Originally published c. 1901
Submitted by K. Torp, ©2007
WALTON.
When the first effort was made to settle the Cherokee Country in 1802 a new county was projected to be called Walton,
and a bill was passed to lay it out. The act was never carried into effect, but in 1818 a new county bearing the
same name was provided for, and it was organized.
White gives as the first settlers in this county: Charles Smith, R. M. Echols, P. Stroud, Jno. Dickerson, Warren
J. Hill, Jesse Arnold, Walter T. Colquitt, Jonas Hale, V. Haralson, J. M. Well, A. W. Wright, C. D. Davis, W. Briscoe,
R. Briscoe, R. Milligan and J. Richardson.
The county was a very large one, and, in the main, not a fertile one. The larger part of the land was a light gray
soil, moderately productive at first but soon exhausted. There were, however, some bottoms on the creeks and rivers
which were very fertile. The climate was good, the country healthy, the land cheap, and there soon came into this
section a very large number of immigrants. Many of therm had been the fortunate drawers of the lots of two hundred
and fifty and one-half acres and were from other parts of Georgia, and many of them were from the upper part of
South Carolina.
So rapidly was the county peopled that in twelve years after it was opened for settlement there were nearly ten
thousand people living in it.
Land was sold in lots of two hundred and fifty acres and generally brought about one hundred dollars per lot, or
less than fifty cents per acre. A lot sold at sheriff’s sale brought five dollars and a quarter, another brought
twenty-five dollars, but land on the rivers even as early as 1821 brought seven dollars per acre.
The first place at which court was held was the Cowpen, which was two miles from Monroe.
Judge John M. Dooly held the court. As was universally the case in new counties the larger number of cases was
for assaults. There were, however, bills for hog-stealing, perjury, adultery and mayhem, and a group of men were
charged with gambling at seven-up, three-up and faro.
There was loud complaint against illicit liquor-selling where men sold less than a quart without license.
One man was presented and finally punished for cruelly whipping his slave, and one was condemned to be hung for
murder. He was, however, pardoned.
While there were few people among the first settlers of Walton who were wealthy, and many quite poor, there was
a large number of well-to-do people with from five to ten negroes and an abundance of cheap but productive land.
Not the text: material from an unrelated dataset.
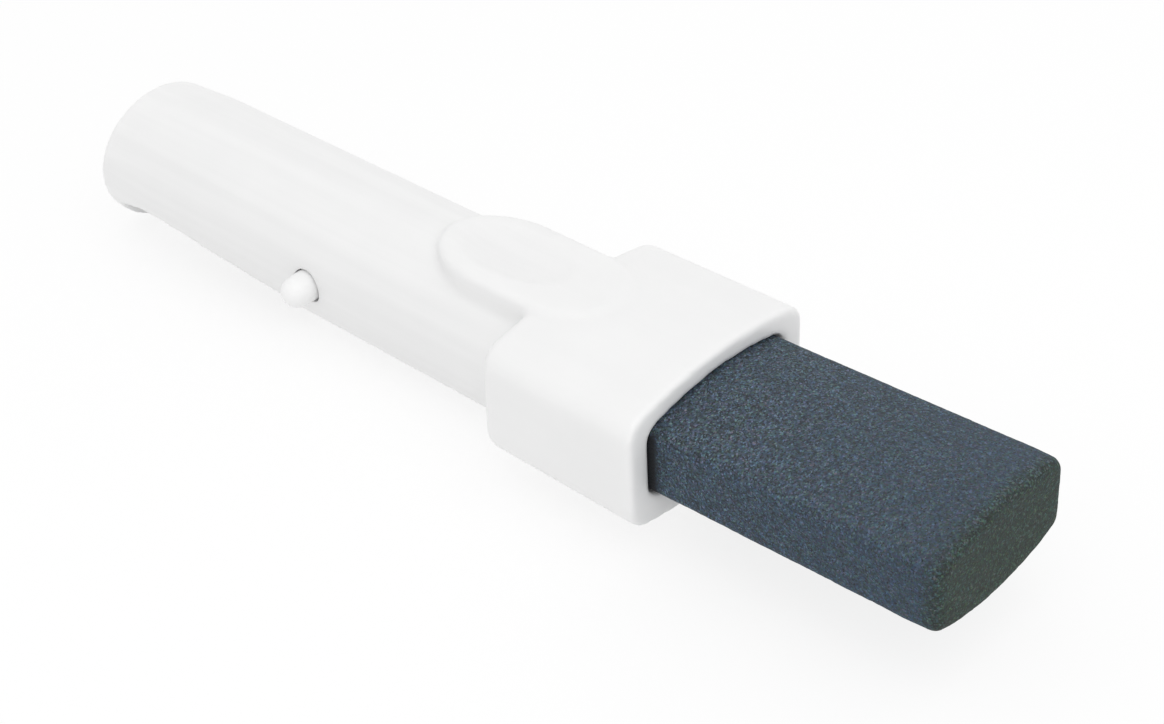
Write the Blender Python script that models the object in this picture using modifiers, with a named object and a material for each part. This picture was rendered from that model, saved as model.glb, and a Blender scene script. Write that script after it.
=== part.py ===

To illustrate the general condition of the well-to-do people one estate shows: 10 negroes, 33 hogs, 17 cattle,
kitchen and household furniture, and, what was rare, forty-five dollars’ worth of books, while some of the estates
indicate abundant means. Theophilus Hill had 42 negroes, 22 sheep, 350 barrels of corn, 12 beds and bedsteads,
$100 worth of hogs, 2 cotton-gins, etc.
The bulk of the people had only their land and a small number of cattle, horses, hogs, and a scant supply of furniture.
There was but little cotton and very little of any thing was made for sale. Corn, hogs and cattle, as in all the
new counties, were the products. The coming of new settlers into the county provided a market for the surplus the
farmers might have.
Monroe was selected as the county site, and named Mon roe after the then president. It soon became a prominent
up-country town and the center of quite a coterie of prominent men.
Walter T. Colquitt, then a young lawyer, settled in this little village and made his first reputation as a brilliant
lawyer in the courts of this new country.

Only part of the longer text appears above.